▶ **Exercise aim**
Set down each line from the one containing "obj.matrix_world = world" to the one containing "before = set(bpy.data.objects)", inclusive, exactly as written and with nothing further.

▶ **Source material**

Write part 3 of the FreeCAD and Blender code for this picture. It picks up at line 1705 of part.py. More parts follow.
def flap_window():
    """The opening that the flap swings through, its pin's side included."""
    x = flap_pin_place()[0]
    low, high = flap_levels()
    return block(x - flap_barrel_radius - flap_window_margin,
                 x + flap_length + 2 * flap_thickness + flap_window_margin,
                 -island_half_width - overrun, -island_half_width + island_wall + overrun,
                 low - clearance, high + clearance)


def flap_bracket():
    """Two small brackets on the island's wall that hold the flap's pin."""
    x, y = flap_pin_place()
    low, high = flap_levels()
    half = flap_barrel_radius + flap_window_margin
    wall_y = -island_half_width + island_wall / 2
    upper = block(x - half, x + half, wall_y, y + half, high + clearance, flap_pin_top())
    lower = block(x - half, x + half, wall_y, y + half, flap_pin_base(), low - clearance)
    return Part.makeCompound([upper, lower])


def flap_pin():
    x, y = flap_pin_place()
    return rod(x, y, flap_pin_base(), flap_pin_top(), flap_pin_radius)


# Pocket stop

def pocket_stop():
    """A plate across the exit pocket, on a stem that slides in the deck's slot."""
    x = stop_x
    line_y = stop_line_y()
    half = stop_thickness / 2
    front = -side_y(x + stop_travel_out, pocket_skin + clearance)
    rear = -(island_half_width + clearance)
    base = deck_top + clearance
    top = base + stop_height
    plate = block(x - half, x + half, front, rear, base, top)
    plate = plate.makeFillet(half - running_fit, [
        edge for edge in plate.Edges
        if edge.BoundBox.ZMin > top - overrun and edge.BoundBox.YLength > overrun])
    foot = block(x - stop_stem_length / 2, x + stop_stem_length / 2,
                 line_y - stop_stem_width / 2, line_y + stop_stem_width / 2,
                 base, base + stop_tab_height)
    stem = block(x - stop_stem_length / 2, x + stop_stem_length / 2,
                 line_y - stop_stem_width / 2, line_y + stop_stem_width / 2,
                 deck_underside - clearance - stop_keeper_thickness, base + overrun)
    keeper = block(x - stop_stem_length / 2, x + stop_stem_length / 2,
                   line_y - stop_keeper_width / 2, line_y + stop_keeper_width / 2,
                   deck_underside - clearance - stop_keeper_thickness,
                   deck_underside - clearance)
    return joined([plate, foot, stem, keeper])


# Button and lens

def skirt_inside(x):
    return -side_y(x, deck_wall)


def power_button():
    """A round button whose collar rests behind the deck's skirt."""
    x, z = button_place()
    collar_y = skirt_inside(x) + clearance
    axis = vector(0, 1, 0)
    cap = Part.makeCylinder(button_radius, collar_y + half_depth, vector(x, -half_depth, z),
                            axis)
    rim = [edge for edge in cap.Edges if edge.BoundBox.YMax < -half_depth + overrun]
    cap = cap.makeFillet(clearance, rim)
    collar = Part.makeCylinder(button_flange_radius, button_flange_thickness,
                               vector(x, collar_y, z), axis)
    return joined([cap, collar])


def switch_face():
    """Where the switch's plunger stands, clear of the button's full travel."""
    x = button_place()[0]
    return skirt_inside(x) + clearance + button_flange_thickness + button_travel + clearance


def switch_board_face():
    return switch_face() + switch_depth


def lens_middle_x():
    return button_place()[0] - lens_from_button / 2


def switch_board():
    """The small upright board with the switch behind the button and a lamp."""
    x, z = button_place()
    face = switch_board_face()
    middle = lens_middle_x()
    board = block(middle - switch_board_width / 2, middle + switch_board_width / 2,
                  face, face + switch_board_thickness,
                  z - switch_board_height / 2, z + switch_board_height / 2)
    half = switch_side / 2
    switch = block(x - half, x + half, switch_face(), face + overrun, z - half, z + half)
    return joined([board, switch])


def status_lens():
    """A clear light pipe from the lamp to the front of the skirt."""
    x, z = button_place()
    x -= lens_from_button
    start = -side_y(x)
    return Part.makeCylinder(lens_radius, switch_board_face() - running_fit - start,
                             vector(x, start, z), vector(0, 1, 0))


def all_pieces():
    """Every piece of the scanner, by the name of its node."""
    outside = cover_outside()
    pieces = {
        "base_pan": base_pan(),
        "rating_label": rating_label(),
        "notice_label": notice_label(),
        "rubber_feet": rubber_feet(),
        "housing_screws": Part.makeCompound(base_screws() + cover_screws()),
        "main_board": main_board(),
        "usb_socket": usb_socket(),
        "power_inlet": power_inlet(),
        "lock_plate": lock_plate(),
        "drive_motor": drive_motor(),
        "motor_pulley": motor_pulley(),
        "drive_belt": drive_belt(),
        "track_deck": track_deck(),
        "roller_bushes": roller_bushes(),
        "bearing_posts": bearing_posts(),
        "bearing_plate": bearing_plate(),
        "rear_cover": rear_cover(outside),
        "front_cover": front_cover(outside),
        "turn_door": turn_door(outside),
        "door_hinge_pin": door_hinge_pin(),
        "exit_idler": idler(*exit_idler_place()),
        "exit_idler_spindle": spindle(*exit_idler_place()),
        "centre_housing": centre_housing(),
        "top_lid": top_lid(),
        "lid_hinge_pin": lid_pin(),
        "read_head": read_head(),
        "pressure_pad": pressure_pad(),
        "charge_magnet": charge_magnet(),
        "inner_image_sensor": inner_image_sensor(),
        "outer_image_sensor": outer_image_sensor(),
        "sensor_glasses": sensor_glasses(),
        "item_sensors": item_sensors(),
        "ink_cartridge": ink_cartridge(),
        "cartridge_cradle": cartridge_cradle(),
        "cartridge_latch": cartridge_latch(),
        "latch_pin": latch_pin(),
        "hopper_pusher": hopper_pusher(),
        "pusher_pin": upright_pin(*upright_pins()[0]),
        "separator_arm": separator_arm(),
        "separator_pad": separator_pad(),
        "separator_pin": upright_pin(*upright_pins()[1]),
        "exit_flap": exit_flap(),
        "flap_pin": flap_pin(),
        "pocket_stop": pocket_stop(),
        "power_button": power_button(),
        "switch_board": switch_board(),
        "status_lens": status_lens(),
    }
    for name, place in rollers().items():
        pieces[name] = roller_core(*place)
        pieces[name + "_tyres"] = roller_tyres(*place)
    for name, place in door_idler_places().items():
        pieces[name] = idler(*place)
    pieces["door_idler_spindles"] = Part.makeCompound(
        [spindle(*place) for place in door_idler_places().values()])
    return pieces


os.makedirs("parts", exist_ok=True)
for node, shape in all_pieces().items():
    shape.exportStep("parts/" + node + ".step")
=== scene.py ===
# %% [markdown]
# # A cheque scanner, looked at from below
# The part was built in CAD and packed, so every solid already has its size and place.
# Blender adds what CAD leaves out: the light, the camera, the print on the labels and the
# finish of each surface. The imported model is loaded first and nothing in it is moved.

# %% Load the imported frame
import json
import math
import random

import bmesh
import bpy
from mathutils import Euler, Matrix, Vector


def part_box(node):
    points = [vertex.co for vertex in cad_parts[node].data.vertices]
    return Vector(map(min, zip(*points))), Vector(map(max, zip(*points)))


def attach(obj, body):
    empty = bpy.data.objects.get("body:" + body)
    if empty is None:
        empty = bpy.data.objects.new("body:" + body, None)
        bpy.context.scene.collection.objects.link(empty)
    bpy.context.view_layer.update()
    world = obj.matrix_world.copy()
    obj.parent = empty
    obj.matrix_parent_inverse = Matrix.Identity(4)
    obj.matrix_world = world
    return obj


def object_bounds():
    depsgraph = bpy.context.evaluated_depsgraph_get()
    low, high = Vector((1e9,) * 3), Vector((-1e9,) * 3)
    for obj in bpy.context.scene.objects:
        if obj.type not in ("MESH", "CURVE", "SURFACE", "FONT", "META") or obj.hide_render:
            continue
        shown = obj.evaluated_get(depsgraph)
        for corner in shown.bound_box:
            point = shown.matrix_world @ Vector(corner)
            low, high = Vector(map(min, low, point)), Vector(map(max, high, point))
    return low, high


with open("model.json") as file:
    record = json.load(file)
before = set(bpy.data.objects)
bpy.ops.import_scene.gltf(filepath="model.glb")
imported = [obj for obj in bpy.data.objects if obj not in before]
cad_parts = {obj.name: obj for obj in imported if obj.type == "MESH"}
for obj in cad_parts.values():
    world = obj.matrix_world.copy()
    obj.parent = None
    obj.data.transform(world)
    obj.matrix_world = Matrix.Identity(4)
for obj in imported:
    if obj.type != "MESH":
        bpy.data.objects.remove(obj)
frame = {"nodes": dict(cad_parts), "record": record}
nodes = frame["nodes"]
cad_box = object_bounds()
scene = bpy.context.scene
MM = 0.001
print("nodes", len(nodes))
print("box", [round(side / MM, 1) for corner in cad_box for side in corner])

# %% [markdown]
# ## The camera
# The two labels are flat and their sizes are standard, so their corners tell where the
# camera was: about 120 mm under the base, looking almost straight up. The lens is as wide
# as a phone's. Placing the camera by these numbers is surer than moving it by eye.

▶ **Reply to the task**
    obj.matrix_world = world
    return obj


def object_bounds():
    depsgraph = bpy.context.evaluated_depsgraph_get()
    low, high = Vector((1e9,) * 3), Vector((-1e9,) * 3)
    for obj in bpy.context.scene.objects:
        if obj.type not in ("MESH", "CURVE", "SURFACE", "FONT", "META") or obj.hide_render:
            continue
        shown = obj.evaluated_get(depsgraph)
        for corner in shown.bound_box:
            point = shown.matrix_world @ Vector(corner)
            low, high = Vector(map(min, low, point)), Vector(map(max, high, point))
    return low, high


with open("model.json") as file:
    record = json.load(file)
before = set(bpy.data.objects)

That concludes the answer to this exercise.